## [Exercise objective]
Copy out exactly the lines from the start of the data to the line containing "const ROLL_TURNS = [72, 175];". Include both.

## [Information provided]
= = = = = = =

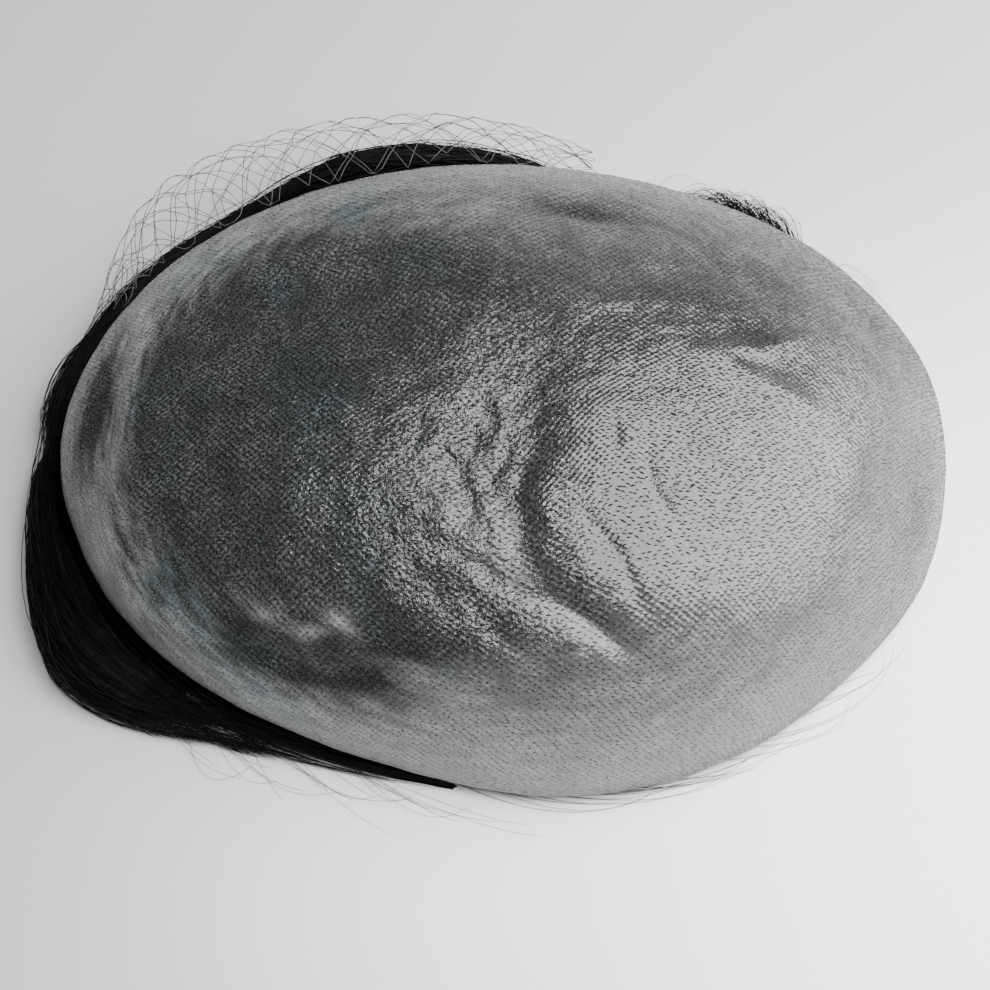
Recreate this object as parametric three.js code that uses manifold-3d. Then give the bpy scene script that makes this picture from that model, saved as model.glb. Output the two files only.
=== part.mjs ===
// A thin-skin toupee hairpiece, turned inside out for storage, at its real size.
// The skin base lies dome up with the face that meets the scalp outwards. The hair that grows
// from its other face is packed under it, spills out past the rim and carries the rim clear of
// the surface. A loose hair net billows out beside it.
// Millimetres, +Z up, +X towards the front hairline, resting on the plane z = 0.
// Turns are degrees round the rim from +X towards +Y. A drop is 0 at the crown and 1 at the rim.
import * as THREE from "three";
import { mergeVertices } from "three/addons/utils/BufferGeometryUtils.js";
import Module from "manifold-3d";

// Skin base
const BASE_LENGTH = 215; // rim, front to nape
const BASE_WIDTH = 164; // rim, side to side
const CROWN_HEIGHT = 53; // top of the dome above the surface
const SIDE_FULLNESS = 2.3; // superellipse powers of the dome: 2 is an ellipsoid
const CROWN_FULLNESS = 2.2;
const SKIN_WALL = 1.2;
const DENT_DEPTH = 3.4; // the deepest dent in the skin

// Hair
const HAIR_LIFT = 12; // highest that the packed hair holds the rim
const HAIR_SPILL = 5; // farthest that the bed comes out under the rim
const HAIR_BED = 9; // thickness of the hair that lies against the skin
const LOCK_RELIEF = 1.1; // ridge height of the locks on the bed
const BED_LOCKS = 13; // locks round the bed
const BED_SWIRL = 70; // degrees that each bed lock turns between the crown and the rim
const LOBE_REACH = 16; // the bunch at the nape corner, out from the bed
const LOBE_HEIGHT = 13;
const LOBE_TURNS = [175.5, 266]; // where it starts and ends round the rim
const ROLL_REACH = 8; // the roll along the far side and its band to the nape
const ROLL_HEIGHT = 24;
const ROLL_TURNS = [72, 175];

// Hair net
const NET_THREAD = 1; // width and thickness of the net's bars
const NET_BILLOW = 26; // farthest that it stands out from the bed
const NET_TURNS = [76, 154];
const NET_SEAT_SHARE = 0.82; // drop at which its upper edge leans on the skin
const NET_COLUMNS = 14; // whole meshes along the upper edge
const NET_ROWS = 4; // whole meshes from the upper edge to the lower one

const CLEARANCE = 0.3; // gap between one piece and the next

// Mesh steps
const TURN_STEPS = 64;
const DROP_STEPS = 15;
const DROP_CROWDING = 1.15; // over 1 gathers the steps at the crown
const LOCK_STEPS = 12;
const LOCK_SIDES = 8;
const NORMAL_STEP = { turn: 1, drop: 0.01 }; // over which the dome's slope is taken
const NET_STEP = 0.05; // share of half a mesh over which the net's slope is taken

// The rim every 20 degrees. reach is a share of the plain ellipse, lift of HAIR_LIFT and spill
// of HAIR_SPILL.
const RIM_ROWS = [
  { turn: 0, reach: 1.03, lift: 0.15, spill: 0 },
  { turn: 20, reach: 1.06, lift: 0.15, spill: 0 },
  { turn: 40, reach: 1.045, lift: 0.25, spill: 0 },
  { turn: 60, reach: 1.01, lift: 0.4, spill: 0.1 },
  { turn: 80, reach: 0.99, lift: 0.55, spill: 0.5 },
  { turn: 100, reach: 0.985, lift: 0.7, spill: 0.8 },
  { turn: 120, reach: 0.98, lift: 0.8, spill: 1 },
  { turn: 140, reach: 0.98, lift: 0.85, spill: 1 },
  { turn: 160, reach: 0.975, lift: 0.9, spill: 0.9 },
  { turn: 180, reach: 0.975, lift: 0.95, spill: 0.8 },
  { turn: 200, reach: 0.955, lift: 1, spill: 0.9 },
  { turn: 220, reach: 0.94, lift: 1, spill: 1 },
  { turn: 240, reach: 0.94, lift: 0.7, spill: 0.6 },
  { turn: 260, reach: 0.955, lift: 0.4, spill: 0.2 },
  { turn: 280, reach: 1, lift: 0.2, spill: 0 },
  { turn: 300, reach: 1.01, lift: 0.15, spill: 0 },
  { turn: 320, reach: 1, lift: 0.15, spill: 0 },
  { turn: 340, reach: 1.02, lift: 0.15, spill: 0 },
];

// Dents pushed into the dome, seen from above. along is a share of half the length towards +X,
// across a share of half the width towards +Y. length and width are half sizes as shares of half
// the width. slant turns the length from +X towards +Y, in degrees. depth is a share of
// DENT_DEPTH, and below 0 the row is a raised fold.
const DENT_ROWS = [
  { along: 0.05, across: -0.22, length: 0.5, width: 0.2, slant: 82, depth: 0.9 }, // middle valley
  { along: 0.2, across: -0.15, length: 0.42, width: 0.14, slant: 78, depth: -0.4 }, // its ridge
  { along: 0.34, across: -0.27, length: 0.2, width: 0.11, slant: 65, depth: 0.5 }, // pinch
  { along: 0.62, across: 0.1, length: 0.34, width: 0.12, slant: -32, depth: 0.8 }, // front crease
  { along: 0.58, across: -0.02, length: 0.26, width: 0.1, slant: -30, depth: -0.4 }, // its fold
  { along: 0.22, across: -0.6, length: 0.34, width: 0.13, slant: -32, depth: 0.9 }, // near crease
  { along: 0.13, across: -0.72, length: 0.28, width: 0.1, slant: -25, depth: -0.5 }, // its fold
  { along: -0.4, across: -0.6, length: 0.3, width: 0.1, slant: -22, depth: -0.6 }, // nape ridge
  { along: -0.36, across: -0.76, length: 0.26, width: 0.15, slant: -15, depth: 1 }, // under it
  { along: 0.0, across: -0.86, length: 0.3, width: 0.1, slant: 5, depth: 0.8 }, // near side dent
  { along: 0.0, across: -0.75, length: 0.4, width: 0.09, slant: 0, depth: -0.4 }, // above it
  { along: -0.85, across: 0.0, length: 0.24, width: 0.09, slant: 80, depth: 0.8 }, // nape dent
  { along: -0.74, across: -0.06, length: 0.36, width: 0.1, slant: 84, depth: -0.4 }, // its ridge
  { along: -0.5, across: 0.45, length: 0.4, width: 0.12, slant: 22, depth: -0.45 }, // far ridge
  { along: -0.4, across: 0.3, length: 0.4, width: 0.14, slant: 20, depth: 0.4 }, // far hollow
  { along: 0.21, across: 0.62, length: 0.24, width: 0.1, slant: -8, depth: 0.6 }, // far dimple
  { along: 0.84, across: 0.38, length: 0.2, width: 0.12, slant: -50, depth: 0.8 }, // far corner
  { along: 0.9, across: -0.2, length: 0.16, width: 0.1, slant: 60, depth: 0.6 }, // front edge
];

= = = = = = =

## [Solution below]
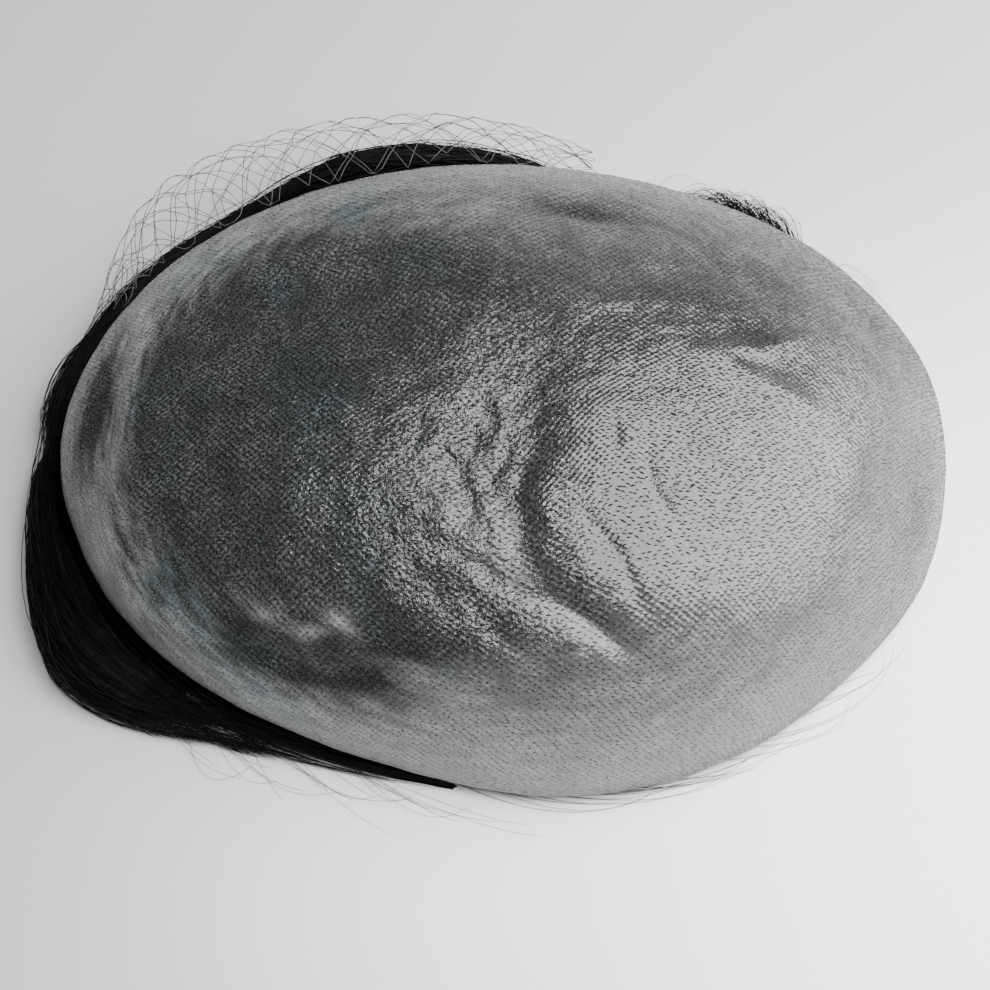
Recreate this object as parametric three.js code that uses manifold-3d. Then give the bpy scene script that makes this picture from that model, saved as model.glb. Output the two files only.
=== part.mjs ===
// A thin-skin toupee hairpiece, turned inside out for storage, at its real size.
// The skin base lies dome up with the face that meets the scalp outwards. The hair that grows
// from its other face is packed under it, spills out past the rim and carries the rim clear of
// the surface. A loose hair net billows out beside it.
// Millimetres, +Z up, +X towards the front hairline, resting on the plane z = 0.
// Turns are degrees round the rim from +X towards +Y. A drop is 0 at the crown and 1 at the rim.
import * as THREE from "three";
import { mergeVertices } from "three/addons/utils/BufferGeometryUtils.js";
import Module from "manifold-3d";

// Skin base
const BASE_LENGTH = 215; // rim, front to nape
const BASE_WIDTH = 164; // rim, side to side
const CROWN_HEIGHT = 53; // top of the dome above the surface
const SIDE_FULLNESS = 2.3; // superellipse powers of the dome: 2 is an ellipsoid
const CROWN_FULLNESS = 2.2;
const SKIN_WALL = 1.2;
const DENT_DEPTH = 3.4; // the deepest dent in the skin

// Hair
const HAIR_LIFT = 12; // highest that the packed hair holds the rim
const HAIR_SPILL = 5; // farthest that the bed comes out under the rim
const HAIR_BED = 9; // thickness of the hair that lies against the skin
const LOCK_RELIEF = 1.1; // ridge height of the locks on the bed
const BED_LOCKS = 13; // locks round the bed
const BED_SWIRL = 70; // degrees that each bed lock turns between the crown and the rim
const LOBE_REACH = 16; // the bunch at the nape corner, out from the bed
const LOBE_HEIGHT = 13;
const LOBE_TURNS = [175.5, 266]; // where it starts and ends round the rim
const ROLL_REACH = 8; // the roll along the far side and its band to the nape
const ROLL_HEIGHT = 24;
const ROLL_TURNS = [72, 175];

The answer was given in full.